A utilização de pedras, grades e espetos de ferro em diversos aparelhos públicos ou estabelecimentos comerciais são algumas das práticas vistas em diversas cidades do país que visam impedir que alguém possa utilizar aquela estrutura como um abrigo temporário, como proteção para uma noite de sono. Mais um instrumento de hostilidade contra essa população.
“O projeto de lei do senador Fabiano Contarato que veta o uso hostil da arquitetura já está no Congresso Nacional, vai passar pela Comissão de Constituição e Justiça para ir a plenário. Já aqui em São Paulo passou por todas as comissões e vai para ser votado em plenário. É muito importante que nós acompanhemos esse projeto que está no Congresso Nacional, que a própria Defensoria Pública possa ir tomando conhecimento de tudo isso e tenha caminhos para responder e para vivenciar essa construção de um caminho que não seja de hostilizar”, ressaltou.
Seu trabalho no amparo aos mais vulneráveis ganhou maior projeção nacional durante o período pandêmico, quando, entre outras ações, propôs o uso da rede hoteleira ociosa pelo poder público para abrigar habitantes das ruas. Crítico da política de abrigos, defende a ampliação do sistema de locação social para oferecer mais uma alternativa de proteção a quem mais sofre com o período do inverno.

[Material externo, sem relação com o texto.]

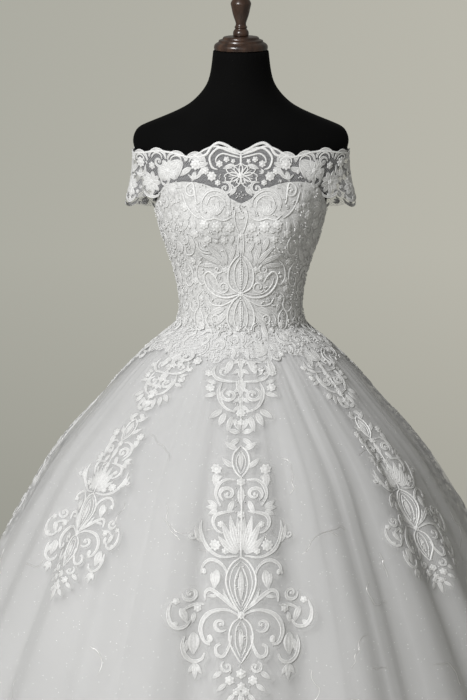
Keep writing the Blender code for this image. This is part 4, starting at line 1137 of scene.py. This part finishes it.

“É uma crueldade morar na rua. Aqui em São Paulo começou a se usar, como em vários lugares do Brasil, a rede hoteleira, muito bom. Temos que usar a rede hoteleira e temos que usar essa figura que já existe, uma figura jurídica, que é a locação social. A locação social é um caminho de humanização. Ninguém acha que é melhor ficar na rua. É que a gente usa um raciocínio binário, muito pobre, ou abrigo, ou rua. Não é, tem que ter locação social, tem que ter rede hoteleira, tem que ter outras possibilidades que não sejam abrigos, eles podem ser emergenciais como nesse momento, o frio é cruel e mata aqui em São Paulo e em grande parte do Brasil”, lamentou.